Happy Holidays everyone!
Tipster in some cases they are all ready requiring 6 mo. reserves.
Noe if you dont mind my asking you mentioned you just did a refi under the increased 729k limit did you not? Do you feel inclined to refi again with the lower rates under the new 625k limit? I am not sure where I stand on this but am in that boat.
Has anyone found a lender that’s actually respecting the $625k limit? We have yet to find a lender who doesn’t consider anything between $417k and $625k a jumbo loan…
I’m also wondering where you can get an $800K 30-year fixed at 5%. I can’t find anything less than around 7% — and that’s with tons of equity and a FICO near 800. The spread between conforming and jumbo is just outrageous.
Guess I’m going to stick with my adjustable (about to adjust upward to 4.75%, so not so bad in the short to medium term) a bit longer.
I did a bit of searching and found AimLoan.com, no idea if they are legit or not, but they advertise through bankrate.com, so they are probably okay. They are offering a 30 year fixed for 5 3/8% for amounts up to $625k. It is 25 points less for a normal conforming loan (under $417k).
Dave,
the 80k 5% fixed 30 year I mentioned is for a 2 unit building -so its not a jumbo under the new limits. (2 units has a higher limit than the 625k for SFHs)
That should read 800k of course, not 80k..
625k is the new temp increased conforming limit – it was 729k or so up until recently. However most banks from what I found still qual anything over 417k as a “jumbo” even if they call it an increased conforming.
Rates are typically higher than conforming but not as high as a jumbo.

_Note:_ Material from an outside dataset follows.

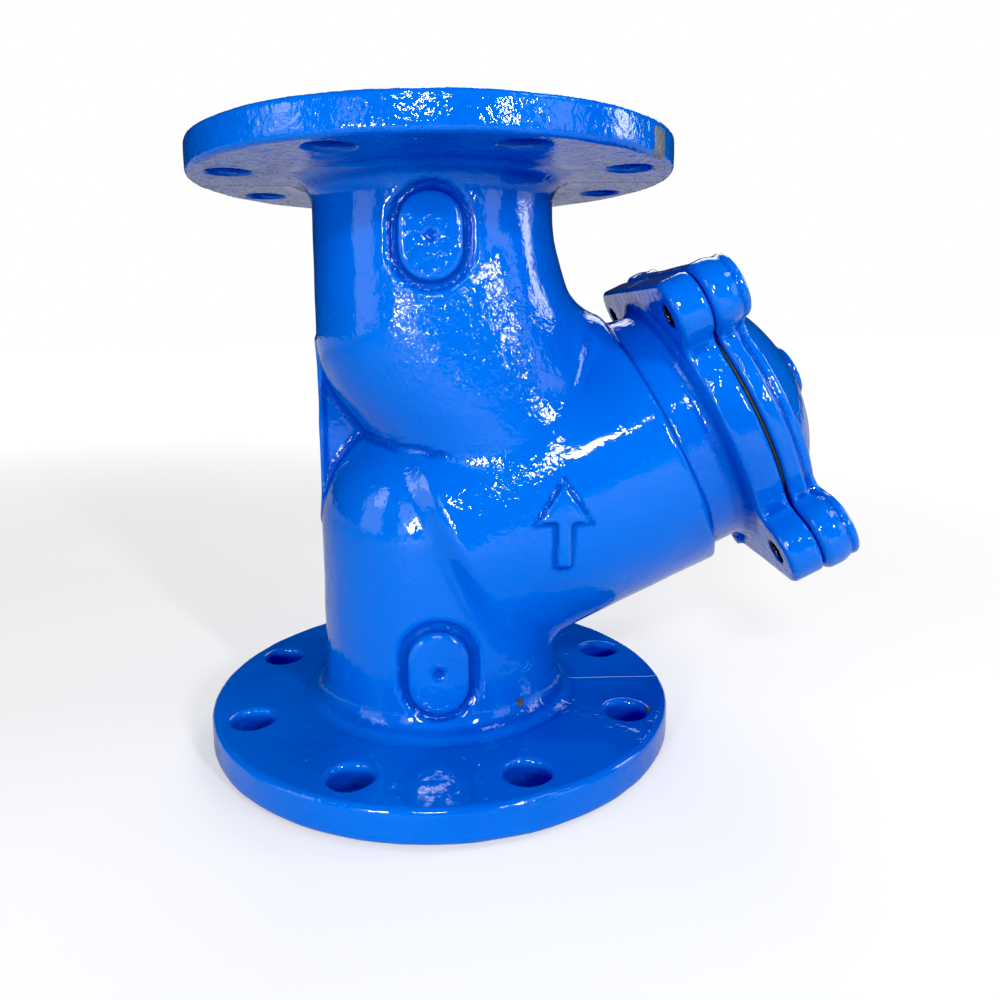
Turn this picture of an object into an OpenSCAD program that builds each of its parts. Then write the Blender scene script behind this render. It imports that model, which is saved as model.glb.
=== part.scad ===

You should be able to find a 625k no points between 5.125% and 5.5% 30 year fixed fully amm. in SF. with good credit and a 70-75% LTV.
Be careful if you plan to refi in the future. From what I heard/ found out the 625k is a temp increased limit just like the 729k was and if you plan to refi in the future and the limit is reduced you will either need to put more on a 2nd or bring a check to escrow to close.
If you do a 2nd equity line or loan things are getting a bit tricky as most banks have adjusted the LTV to 70% to carry one.